#### Your objective
Search the data below for "into"; list each line that holds it.

◇ ◇ ◇ ◇ ◇ ◇ ◇

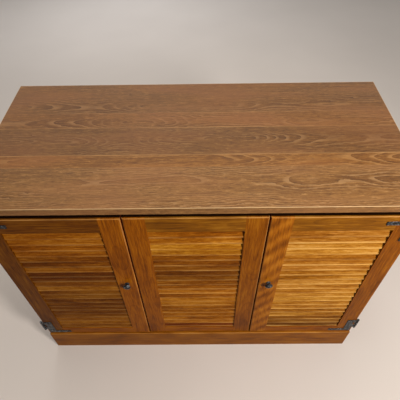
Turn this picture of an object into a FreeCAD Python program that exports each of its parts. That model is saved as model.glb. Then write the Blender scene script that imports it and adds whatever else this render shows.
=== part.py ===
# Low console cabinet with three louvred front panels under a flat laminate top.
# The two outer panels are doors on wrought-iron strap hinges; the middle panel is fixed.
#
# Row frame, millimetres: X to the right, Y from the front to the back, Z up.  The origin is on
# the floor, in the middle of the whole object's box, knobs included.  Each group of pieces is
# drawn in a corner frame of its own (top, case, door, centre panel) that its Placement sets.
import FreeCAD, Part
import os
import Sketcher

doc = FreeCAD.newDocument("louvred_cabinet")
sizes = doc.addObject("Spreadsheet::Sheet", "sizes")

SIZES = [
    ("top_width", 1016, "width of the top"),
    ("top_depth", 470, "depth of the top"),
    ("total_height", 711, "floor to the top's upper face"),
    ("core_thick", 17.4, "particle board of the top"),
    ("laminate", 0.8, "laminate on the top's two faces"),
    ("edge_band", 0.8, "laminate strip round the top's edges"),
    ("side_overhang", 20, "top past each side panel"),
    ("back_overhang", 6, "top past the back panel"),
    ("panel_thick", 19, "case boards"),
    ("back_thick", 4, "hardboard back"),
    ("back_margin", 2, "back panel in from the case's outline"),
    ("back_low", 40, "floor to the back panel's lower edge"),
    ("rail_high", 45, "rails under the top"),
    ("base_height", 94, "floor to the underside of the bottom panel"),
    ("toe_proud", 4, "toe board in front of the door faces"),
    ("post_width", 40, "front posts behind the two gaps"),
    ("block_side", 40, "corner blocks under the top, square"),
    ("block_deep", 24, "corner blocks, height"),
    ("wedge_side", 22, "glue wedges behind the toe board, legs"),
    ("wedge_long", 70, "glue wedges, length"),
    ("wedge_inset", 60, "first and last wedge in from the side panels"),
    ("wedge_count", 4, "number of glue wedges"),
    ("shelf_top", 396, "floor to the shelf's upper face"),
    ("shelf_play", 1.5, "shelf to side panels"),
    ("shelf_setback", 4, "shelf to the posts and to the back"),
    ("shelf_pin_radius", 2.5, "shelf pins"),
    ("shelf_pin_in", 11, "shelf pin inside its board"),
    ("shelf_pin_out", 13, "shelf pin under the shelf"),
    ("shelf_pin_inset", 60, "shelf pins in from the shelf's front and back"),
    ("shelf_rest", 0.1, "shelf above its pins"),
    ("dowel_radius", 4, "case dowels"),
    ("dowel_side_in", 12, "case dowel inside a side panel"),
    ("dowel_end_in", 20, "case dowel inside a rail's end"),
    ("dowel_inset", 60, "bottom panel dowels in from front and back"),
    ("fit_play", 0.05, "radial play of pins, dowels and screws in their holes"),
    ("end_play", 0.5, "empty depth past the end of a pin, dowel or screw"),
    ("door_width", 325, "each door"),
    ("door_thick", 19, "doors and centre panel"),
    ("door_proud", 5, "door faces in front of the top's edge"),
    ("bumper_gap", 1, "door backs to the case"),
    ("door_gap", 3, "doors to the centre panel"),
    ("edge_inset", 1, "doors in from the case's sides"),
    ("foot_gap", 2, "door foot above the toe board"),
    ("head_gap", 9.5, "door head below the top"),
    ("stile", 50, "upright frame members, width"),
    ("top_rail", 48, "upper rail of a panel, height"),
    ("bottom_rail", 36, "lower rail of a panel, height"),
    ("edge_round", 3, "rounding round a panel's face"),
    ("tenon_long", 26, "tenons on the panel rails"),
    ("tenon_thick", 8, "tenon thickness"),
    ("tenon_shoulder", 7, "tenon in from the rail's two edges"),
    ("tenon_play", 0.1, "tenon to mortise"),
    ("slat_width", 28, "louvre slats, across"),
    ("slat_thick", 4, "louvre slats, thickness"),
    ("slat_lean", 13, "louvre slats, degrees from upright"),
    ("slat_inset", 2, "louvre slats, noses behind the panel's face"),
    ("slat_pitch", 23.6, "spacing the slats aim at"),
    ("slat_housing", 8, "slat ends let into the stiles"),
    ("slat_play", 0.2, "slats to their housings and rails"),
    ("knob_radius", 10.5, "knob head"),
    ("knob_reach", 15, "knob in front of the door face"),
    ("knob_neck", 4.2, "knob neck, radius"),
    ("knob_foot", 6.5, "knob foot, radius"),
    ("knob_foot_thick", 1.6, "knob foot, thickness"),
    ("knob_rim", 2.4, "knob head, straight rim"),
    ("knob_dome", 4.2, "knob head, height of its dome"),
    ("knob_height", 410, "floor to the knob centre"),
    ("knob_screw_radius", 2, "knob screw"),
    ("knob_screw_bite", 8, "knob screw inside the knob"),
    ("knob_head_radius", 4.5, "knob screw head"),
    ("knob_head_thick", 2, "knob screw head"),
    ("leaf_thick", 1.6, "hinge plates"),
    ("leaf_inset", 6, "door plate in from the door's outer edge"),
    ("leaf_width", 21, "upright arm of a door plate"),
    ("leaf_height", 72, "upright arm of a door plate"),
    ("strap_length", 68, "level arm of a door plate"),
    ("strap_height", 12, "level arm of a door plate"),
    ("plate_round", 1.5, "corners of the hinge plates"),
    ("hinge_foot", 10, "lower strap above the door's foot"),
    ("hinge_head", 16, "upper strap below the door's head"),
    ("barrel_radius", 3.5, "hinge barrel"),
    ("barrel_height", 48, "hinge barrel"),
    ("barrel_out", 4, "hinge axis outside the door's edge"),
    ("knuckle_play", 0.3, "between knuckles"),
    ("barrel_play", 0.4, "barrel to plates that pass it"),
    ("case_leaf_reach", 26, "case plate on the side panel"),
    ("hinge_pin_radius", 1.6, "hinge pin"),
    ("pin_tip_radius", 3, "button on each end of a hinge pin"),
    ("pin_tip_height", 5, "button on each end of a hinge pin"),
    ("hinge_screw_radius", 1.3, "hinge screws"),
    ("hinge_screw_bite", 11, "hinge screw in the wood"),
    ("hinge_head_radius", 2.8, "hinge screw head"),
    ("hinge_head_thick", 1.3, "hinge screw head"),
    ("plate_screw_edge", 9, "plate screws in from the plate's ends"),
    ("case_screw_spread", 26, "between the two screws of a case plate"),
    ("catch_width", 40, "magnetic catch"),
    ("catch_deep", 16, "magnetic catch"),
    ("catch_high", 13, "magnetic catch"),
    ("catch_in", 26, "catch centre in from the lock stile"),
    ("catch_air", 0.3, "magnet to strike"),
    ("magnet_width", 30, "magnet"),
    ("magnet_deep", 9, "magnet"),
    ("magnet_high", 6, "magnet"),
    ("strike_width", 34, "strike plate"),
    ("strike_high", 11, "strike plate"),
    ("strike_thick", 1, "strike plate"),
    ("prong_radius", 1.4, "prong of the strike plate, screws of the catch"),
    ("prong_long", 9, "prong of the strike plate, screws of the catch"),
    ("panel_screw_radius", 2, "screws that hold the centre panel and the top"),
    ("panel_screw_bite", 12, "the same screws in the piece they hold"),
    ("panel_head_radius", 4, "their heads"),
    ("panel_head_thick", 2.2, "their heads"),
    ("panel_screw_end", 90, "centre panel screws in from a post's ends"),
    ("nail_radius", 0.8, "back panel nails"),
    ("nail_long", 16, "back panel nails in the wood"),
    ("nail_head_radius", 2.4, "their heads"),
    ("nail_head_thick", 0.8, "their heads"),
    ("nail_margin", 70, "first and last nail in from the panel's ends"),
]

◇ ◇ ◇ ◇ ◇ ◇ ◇

#### Written solution
Turn this picture of an object into a FreeCAD Python program that exports each of its parts. That model is saved as model.glb. Then write the Blender scene script that imports it and adds whatever else this render shows.
    ("slat_housing", 8, "slat ends let into the stiles"),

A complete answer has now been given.